Between August 15 and 18, 1969, it’s the Woodstock festival in New York state, a festival which was going to put a mark on the hippie movement in America. 450.000 people attend the event presenting some of the biggest hippie artists of the moment. In addition to Jimi Hendrix, one could see and hear Joe Cocker, Arlo Guthrie, Jefferson Airplane, The Who, Janis Joplin, Sly and The Family Stone, Ravi Shankar and Country Joe McDonald. Hendrix presents his new group, Gypsy Sun and Rainbows, formed of his old friend Billy Cox on bass, Mitch Mitchell on drums, Larry Lee on rhythm guitar and Juma Sultan and Jerry Velez on percussions. He begins his performance at 7:30 a.m. and his version of “The Star Spangled Banner” (the US national anthem) becomes the strongest moment of the festival.

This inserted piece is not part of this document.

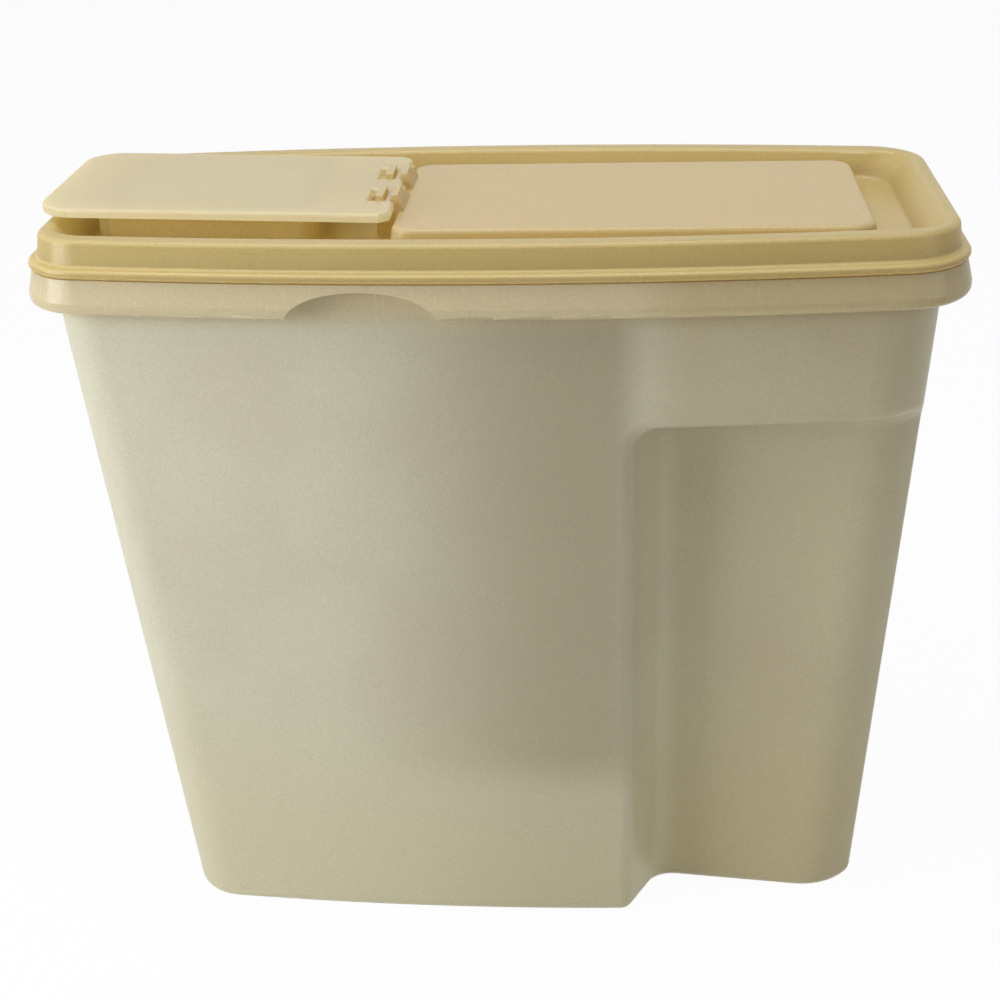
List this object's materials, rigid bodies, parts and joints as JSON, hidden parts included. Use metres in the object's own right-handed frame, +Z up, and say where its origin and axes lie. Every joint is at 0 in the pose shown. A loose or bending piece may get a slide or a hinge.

On December 31, 1969 and on January 1, 1970, The Band Of Gypsys, a trio formed of Hendrix, Cox and drummer Buddy Miles gives 2 concerts at the Fillmore East of Bill Graham in New York City. On April 28, 1970, the band begins the tour The Cry of Love at the Los Angeles Forum, with Mitch Mitchell back on drums. In the summer of 1970, the band starts to work on a new double album, First Rays of the New Rising Sun, which won’t be finished before 1997. The trio participates to several festivals and the last will be the Love and Peace Festival in Puttgarden, Germany on September 6, 1970.

On September 16, Jimi takes part of a “jam” with Eric Burdon and War at the Ronnie Scott's Club in London, his last performance. On September 18, 1970, Jimi Hendrix is found dead in his sleep at the Samarkand hotel in London. He dies of suffocation caused by the inhalation of his vomit, following intoxication with barbiturates. He’s only 27 years old.